Mine operators play along because environmental compliance has real value. A European copper mine facing carbon pricing can justify the electric excavator purchase to corporate headquarters by citing emissions reduction. The actual purchasing decision happened because the energy cost was 75% lower, but the public explanation emphasizes sustainability.
Everyone talks about batteries and the environment while making decisions based on operating costs and uptime. The industry keeps the myth alive because the myth is more appealing to outside stakeholders than a spreadsheet showing cost per operating hour.
The Correct Model for Equipment Electrification
Mining operations electrify equipment when the total cost of ownership falls below the diesel alternative and the equipment can operate at full capacity. Battery technology matters only for mobile equipment where cable connections are impractical.
Stationary and semi-stationary equipment electrifies first. Excavators, drills, and conveyors connect to the grid. Haul trucks and dozers electrify later, when battery energy density improves enough that the weight penalty does not reduce payload below acceptable levels.
The purchasing decision hinges on three numbers: energy cost differential, maintenance cost differential, and capital cost premium. If the electric model costs $3 million more than diesel but saves $1.2 million per year in energy and $400,000 in maintenance, the payback period is under two years. Most mining operations approve that without hesitation.

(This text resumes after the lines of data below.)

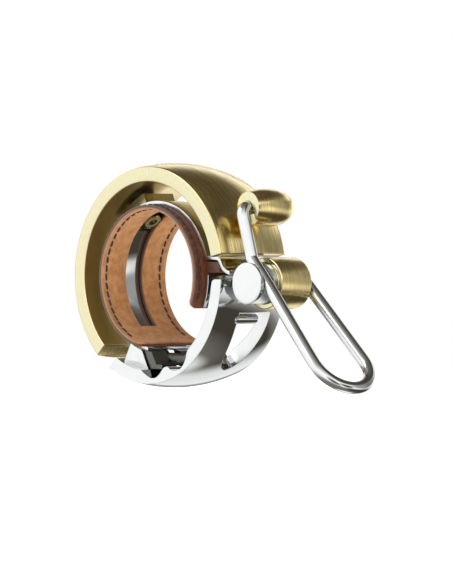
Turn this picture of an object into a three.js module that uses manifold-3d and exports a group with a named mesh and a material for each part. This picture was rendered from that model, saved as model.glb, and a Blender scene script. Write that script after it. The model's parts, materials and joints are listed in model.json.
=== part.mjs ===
// Bicycle bell: a C-shaped brass ringer round the handlebar, a leather-lined steel collar that
// grips the bar, a hinged lower bracket with its clamp screw, and a sprung striker with a wire lever.
// Millimetres, +Z up. The handlebar runs along Y, the origin is on its axis at mid-width, and the
// front of the bell faces -Y. The striker and the bracket turn on one pin, to the right of the bar.
import * as THREE from "three";
import { mergeVertices } from "three/addons/utils/BufferGeometryUtils.js";
import Module from "manifold-3d";

// ---------- driving dimensions ----------
const STEP = 3.75; // degrees between the vertices of every large arc
const GAP = 0.15; // running clearance between round pieces
const FRONT = -11; // front and back planes of the two rings
const BACK = 10.9;
const BAR_RADIUS = 15.9; // the handlebar that the liner grips, 31.8 mm across

const RINGER = { inner: 22.46, outer: 26.0, from: 11.7, to: 227.5 };
const BRACKET = { inner: 22.3, outer: 25.5, from: 234, to: 363, topZ: -0.6 };
const BRACKET_END = { innerAngle: 243, outerAngle: 236.6 }; // slanting face at its left end
const CROWN = { y: -1.67, radius: 41.14 }; // outside of both rings bulges round this plane

const LINER = { inner: BAR_RADIUS, outer: 16.35 };
const LEATHER = { inner: 16.5, outer: 17.0, from: -26, to: 260, y1: 9.6 };
const SLOT = { y0: -3.35, y1: 2.0, from: 60, to: 229 }; // long slot through both leather layers
const TAB = { x0: 16.6, x1: 21.3, z0: 0.9, z1: 3.55, inset: 0.4 }; // leather tongue under the ledge

const STRAP = { inner: 17.12, outer: 17.95, y0: -7.8, y1: 6.5, from: 17.5, to: 260 };
const STRAP_TAIL = { fromX: 25.1, y0: -4.2, y1: 3.9 }; // narrow end between the housing's sides
const JOGGLE = [ // centre line of the strap's ledge and S-bend, (x, z)
  [27.0, 0.42], [25.1, 0.85], [23.6, 1.4], [22.6, 2.15],
  [22.1, 3.0], [21.7, 3.8], [20.8, 4.3], [18.2, 4.3],
];
const HEEL = { from: -25, to: 1.5 };
const LUG = { thick: 2.4, topX: -4.8, topZ: -16.9, footX: -2.0, footZ: -22.0 };
const FORK = { y0: -3.1, y1: 1.6, aboveScrew: 2.2 }; // slot in the lug that the screw passes through
const TOE = { x0: -1.0, x1: 1.9, high: 1 };

const SEAT = { angle: 126.5, half: 15.5, inner: 18.1, outer: 21.3, y0: -5, y1: 4.5 };
const SEAT_WINDOW = { half: 13.8, y0: -3.6, y1: 2.6 }; // window in the strap under the seat
const MOUNT_Y = -0.25; // ringer screw, on the middle of the seat
const BOLT = { head: 2.3, headAt: 16.05, neckAt: 17.35, r: 1.15, end: 25, key: 1.1, keyEnd: 16.75 };
const DAMPER = { r0: 1.7, r1: 3.3, at0: 21.45, at1: 22.05 };
const BOLT_WASHER = { r0: 1.3, r1: 2.5, at0: 17.42, at1: 17.68 };
const BOLT_HOLE = { seat: 1.4, ringer: 1.5, depth: 25.2 };

const PIVOT = { x: 33.06, z: -1.5 };
const PIN = { shaft: 1.6, neck: 2.2, neckY1: 8.6, head: 4.87, headY0: -10, headY1: -9, end: 9.5 };
const CLIP = { outer: 2.1, y0: 8.8, y1: 9.3 }; // retaining ring on the pin's rear end
const HOUSING = { outer: 6.05, inner: 4.95, y0: -4.3, y1: 5.5, seatY: 4.1, seatR: 5.2 };
const RIM_OPENING = { from: 128, to: 290 }; // gap in the housing's rear rim where the rear ear swings
const CAP = { outer: 4.8, thick: 1.2 };
const BUSH = { inner: PIN.shaft + GAP, outer: 2.3, long: 1.7 };
const EAR = { outer: 4.8, thick: 1.1, frontY: -5.6, rearY: 4.3 };
const CHEEK = [ // side of each ear between its eye and the band, (x, z)
  [24.6, -6.3], [PIVOT.x, -6.3], [PIVOT.x, PIVOT.z],
  [29.46, 1.65], [25.4, BRACKET.topZ], [24.6, BRACKET.topZ],
];

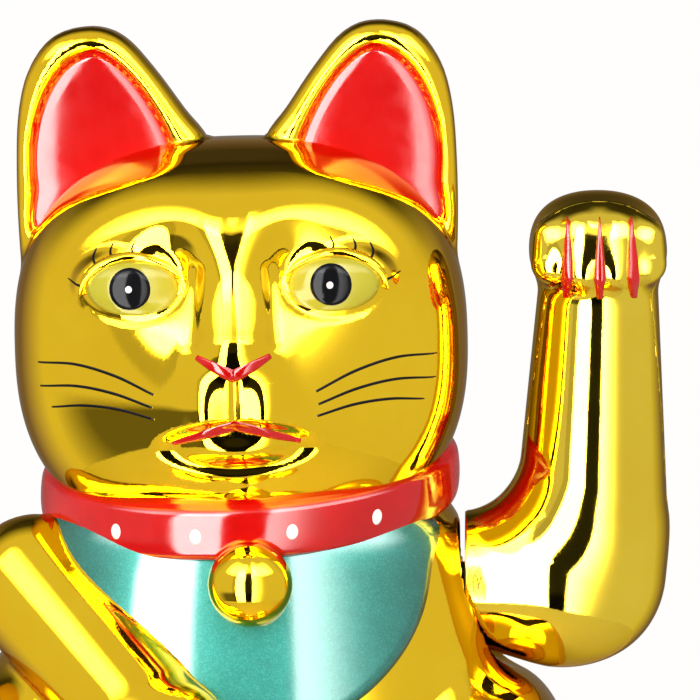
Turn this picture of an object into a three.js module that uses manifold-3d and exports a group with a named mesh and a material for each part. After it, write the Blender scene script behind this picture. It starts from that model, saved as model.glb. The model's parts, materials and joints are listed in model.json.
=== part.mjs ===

The electric excavator working at the Assarel-Medet mine succeeds because Bulgaria has industrial electricity rates around $0.08 per kWh and diesel fuel over $1.20 per liter. In a region with cheap diesel and expensive electricity, the same excavator makes no economic sense. Equipment electrification happens unevenly across geographies because the buyer’s decision is local and economic, not global and aspirational.